I will suggest that you write index translation yourself.

or you can use C++, just deine a new class matrix and define operator()

such that you can use a(i,j), not a[i][j].

say i have a C code that does 3d array multiplication : cm[i][j][k] = am[i][j][k] * bm[i][j][k]

what i have to do is to replace this multiplication routine performing on GPU using CUDA.

the am, bm and cm in c part is already prepared in terms of 3d arrays and i am not going to change that.

here is whats going to happen in my mind.

1. prepare d_am, d_bm, d_cm for device memory.
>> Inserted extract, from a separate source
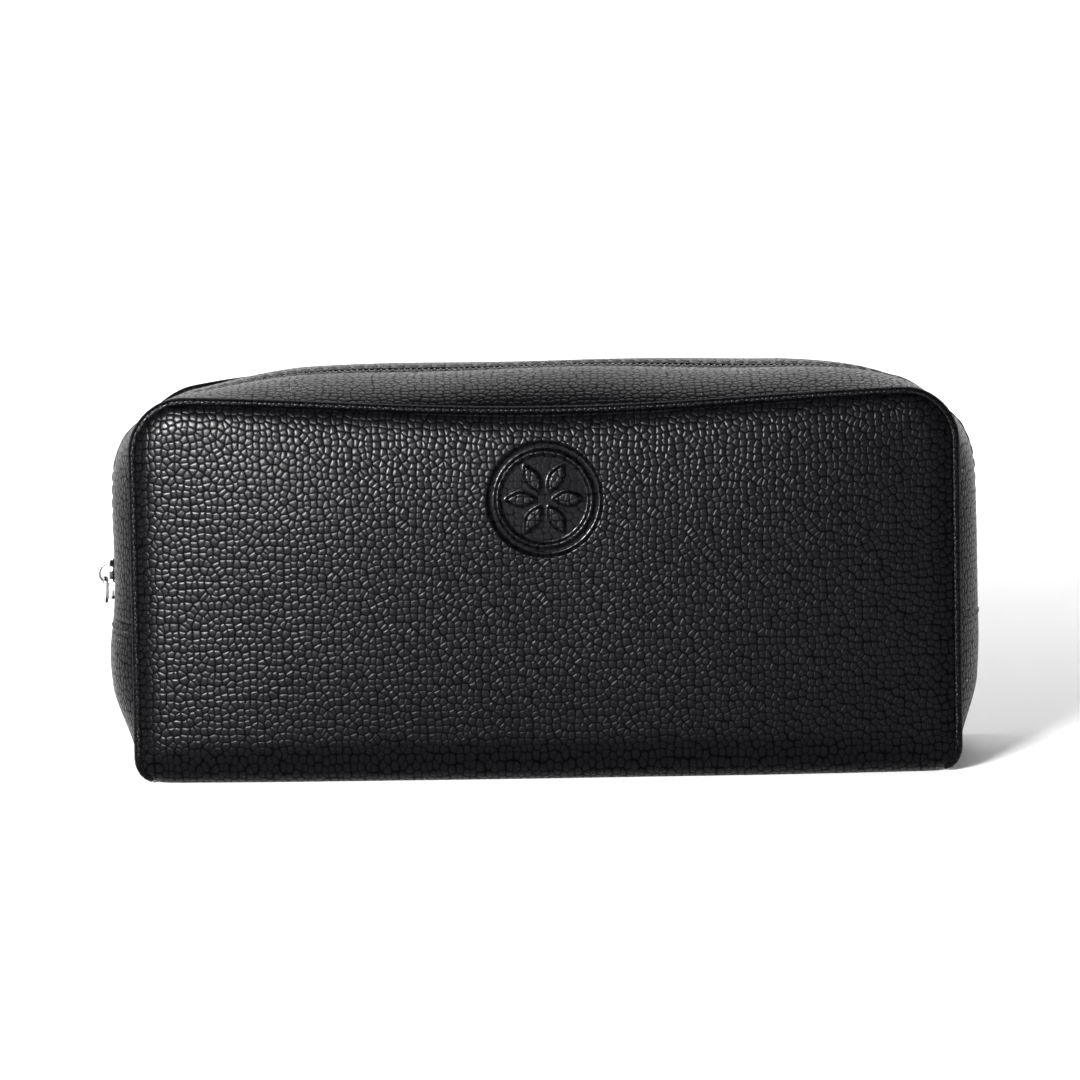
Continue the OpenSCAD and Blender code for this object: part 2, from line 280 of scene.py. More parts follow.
def mark_press(x, z):
    """(depth, share pressed) of the round mark: a pressed disc with a raised ring and six petals."""
    dx, dz = x, z - MARK_Z
    r = math.hypot(dx, dz)
    inside = 1 - smooth(MARK_RADIUS - 0.9 * MM, MARK_RADIUS, r)
    if inside <= 0:
        return 0.0, 0.0
    ring = 1 - smooth(0.35 * MM, 0.85 * MM, abs(r - 0.8 * MARK_RADIUS))
    sector = math.pi / 3
    angle = (math.atan2(dz, dx) + sector / 2) % sector - sector / 2
    along, aside = r * math.cos(angle), abs(r * math.sin(angle))
    root, tip = 0.12 * MARK_RADIUS, 0.68 * MARK_RADIUS
    petal = 0.0
    if root < along < tip:
        half = 1.9 * MM * math.sin(math.pi * (along - root) / (tip - root))
        petal = 1 - smooth(half - 0.45 * MM, half + 0.1 * MM, aside)
    raised = max(ring, petal)
    return MARK_DEPTH * inside * (1 - 0.7 * raised), inside * (1 - 0.6 * raised)


# ---------- Meshes ----------


def new_object(name, points, faces, uv=None, material=None):
    """A smooth-shaded object with its faces turned outwards.
    Where it is given, uv holds a UV in metres for each point."""
    mesh = bpy.data.meshes.new(name)
    mesh.from_pydata(points, [], faces)
    if uv is not None:
        layer = mesh.uv_layers.new(name="UVMap")
        corners = np.zeros(len(mesh.loops), np.int32)
        mesh.loops.foreach_get("vertex_index", corners)
        layer.data.foreach_set("uv", np.asarray(uv, np.float32)[corners].ravel())
    work = bmesh.new()
    work.from_mesh(mesh)
    bmesh.ops.recalc_face_normals(work, faces=work.faces)
    work.to_mesh(mesh)
    work.free()
    for face in mesh.polygons:
        face.use_smooth = True
    piece = bpy.data.objects.new(name, mesh)
    bpy.context.scene.collection.objects.link(piece)
    if material:
        mesh.materials.append(material)
    return piece


def ring_faces(rows, count, first=0):
    """Quads between neighbouring rings of points."""
    index = np.arange(rows * count).reshape(rows, count) + first
    low, high = index[:-1], index[1:]
    quads = np.stack([low, np.roll(low, -1, 1), np.roll(high, -1, 1), high], -1)
    return quads.reshape(-1, 4).tolist()


RIM_TURNS = (0.25, 0.5, 0.75)


def rim(outer, inner, before):
    """Points that round a sheet's edge from its outer corner to its inner corner."""
    middle = (outer + inner) / 2
    up = outer - middle
    ahead = outer - before
    ahead /= max(np.linalg.norm(ahead), 1e-9)
    size = np.linalg.norm(up)
    return [
        middle + up * math.cos(math.pi * t) + ahead * size * math.sin(math.pi * t) for t in RIM_TURNS
    ]


def slab(name, outer, inner, uv, material):
    """A closed sheet between two grids of points, with rounded long edges."""
    rows, columns = outer.shape[:2]
    edges = len(RIM_TURNS)
    rings, ring_uv = [], []
    for r in range(rows):
        right = rim(outer[r, -1], inner[r, -1], outer[r, -2])
        left = rim(inner[r, 0], outer[r, 0], inner[r, 1])
        rings += list(outer[r]) + right + list(inner[r, ::-1]) + left
        ring_uv += list(uv[r]) + [uv[r, -1]] * edges + list(uv[r, ::-1]) + [uv[r, 0]] * edges
    count = 2 * columns + 2 * edges
    faces = ring_faces(rows, count)
    for start in (0, (rows - 1) * count):
        for c in range(columns - 1):
            below = start + 2 * columns + edges - 1 - c
            faces.append([start + c, start + c + 1, below - 1, below])
        faces.append([start + columns - 1 + k for k in range(edges + 2)])
        faces.append([start + count - edges - 1 + k for k in range(edges + 1)] + [start])
    return new_object(name, [tuple(p) for p in rings], faces, ring_uv, material)


def tube(name, path, radius, material, sides, closed=False, taper=0, squash=(1, 1), aside=(0, 1, 0)):
    """A bar along a path, its section carried along so that it does not twist.
    taper is how many rings its rounded ends take, and squash scales its section's two ways."""
    path = np.asarray(path, float)
    rows = len(path)
    if closed:
        ahead = np.roll(path, -1, 0) - np.roll(path, 1, 0)
    else:
        ahead = np.gradient(path, axis=0)
    ahead /= np.linalg.norm(ahead, axis=1)[:, None]
    across = np.cross(ahead[0], aside)
    if np.linalg.norm(across) < 1e-3:
        across = np.cross(ahead[0], (1, 0, 0.2))
    across /= np.linalg.norm(across)
    points, uv, run = [], [], 0.0
    for r in range(rows):
        across = across - ahead[r] * float(across @ ahead[r])
        across /= np.linalg.norm(across)
        other = np.cross(ahead[r], across)
        if r:
            run += float(np.linalg.norm(path[r] - path[r - 1]))
        size = radius
        if taper:
            end = min(r, rows - 1 - r) / taper
            size *= math.sqrt(max(1 - (1 - min(end, 1)) ** 2, 0.02))
        for s in range(sides):
            turn = 2 * math.pi * s / sides
            first_way = across * (size * squash[0] * math.cos(turn))
            second_way = other * (size * squash[1] * math.sin(turn))
            points.append(tuple(path[r] + first_way + second_way))
            uv.append((run, radius * turn))
    faces = ring_faces(rows, sides)
    if closed:
        last = (rows - 1) * sides
        for s in range(sides):
            n = (s + 1) % sides
            faces.append([last + s, last + n, n, s])
    else:
        faces.append(list(range(sides)))
        faces.append([(rows - 1) * sides + s for s in range(sides)])
    return new_object(name, points, faces, uv, material)


def joined_piece(name, pieces):
    """Several pieces as one object."""
    points, faces, uv, first = [], [], [], 0
    material = pieces[0].data.materials[0]
    for piece in pieces:
        mesh = piece.data
        count = len(mesh.vertices)
        points += [tuple(v.co) for v in mesh.vertices]
        faces += [[first + i for i in f.vertices] for f in mesh.polygons]
        point_uv = np.zeros((count, 2))
        if mesh.uv_layers:
            for loop, data in zip(mesh.loops, mesh.uv_layers[0].data):
                point_uv[loop.vertex_index] = data.uv
        uv += point_uv.tolist()
        first += count
        bpy.data.objects.remove(piece)
    return new_object(name, points, faces, uv, material)


# ---------- Materials ----------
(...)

2. copy am ==> d_am and bm ==> d_bm

3. do multiplication using CUDA

4. copy c_dm ==> cm

it seems pretty easy! but i find it not so…

my main question is that what format should i use for d_cm.

is it going to be d_cm[i] 1d format or d_cm 3d format? or do i have a choice?

Unless you’re experienced with cuda, your matrix multiplication implementation would be very (factor of a hundred or so) inefficient. I find checking out matrix multiplication example in nvidia SDK to be way more educational than trying to implement it by oneself.

yea…i know. i am studying “program massively parallel processors” and “CUDA by example:An Intro. to General-Purpose GPU Programming” and i see your point. but, well. i have to do what i have to and thats why i am asking around… ha ha ha.